We affirm the hearing officer's decision.
INJURY AND DISABILITY
The hearing officer did not err in finding that the claimant sustained a repetitive trauma injury in the course and scope of her employment and that it caused disability. The testimony of the claimant supplied a detailed description of the work in which she was employed, which was the cutting of metal strips ("leading edges") with a paper-cutting device, involving the pushing of a lever with her right hand up to 300 to 400 times a week, and the manual "deburring" of the cut edge of each strip. This involved holding down the strip by spanning the length of the strip with her left hand as she pushed out the slightly raised edges (or "burrs") along the freshly cut edge, front and back. The strips were eventually incorporated into jet engines. The claimant said she had a quota but could not recall what it was; she agreed that she produced, at the most, 150 strips per day. They were about six inches long, and one-half inch wide. Evidence was also produced that the claimant may not have performed this work the first couple of days of her employment and that her overall production may not have been as high as she stated. Statements were offered from other workers challenging the force (or trauma) needed to perform the task.

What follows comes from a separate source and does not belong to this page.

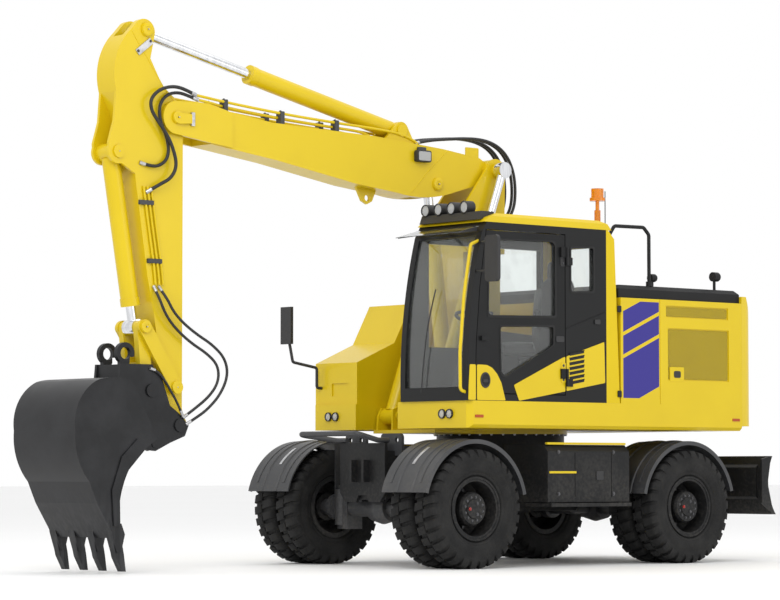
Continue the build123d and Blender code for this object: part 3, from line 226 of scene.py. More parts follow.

It was clear from the claimant's testimony that the stipulated date of injury was the first date the claimant felt any symptoms. As the hearing officer observes in his discussion, the claimant continued to work nearly another month after this date of injury. The effects of repetitive trauma are cumulative so long as exposure to the hazard continues. Consequently, although the carrier's peer review doctor disputes that the claimant could have developed her condition "in four days," the medical records he reviewed obviously showed the effects of a much longer period of repetition and cumulation of the disease.
The evidence supplied, including the medical evidence, was sufficient to support the determination of injury from the job and disability, and the hearing officer's resolution of conflicting evidence, is not against the great weight and preponderance of the evidence.
TIMELY NOTICE TO EMPLOYER
The hearing officer did not err in finding that the claimant gave timely notice of her injury to the employer. The claimant testified that beginning on ________ she complained of arm pain to her supervisor, Mr. B, and that he advised her she had to get stronger. She complained eight or nine times over the next month to Mr. B, who worked with her on various ways to minimize her pain. In this case, the hearing officer need not have found a specific date of notice when he believed that a number of complaints were made to Mr. B over the 30-day period following the injury.
We affirm the hearing officer's decision and order on all points appealed.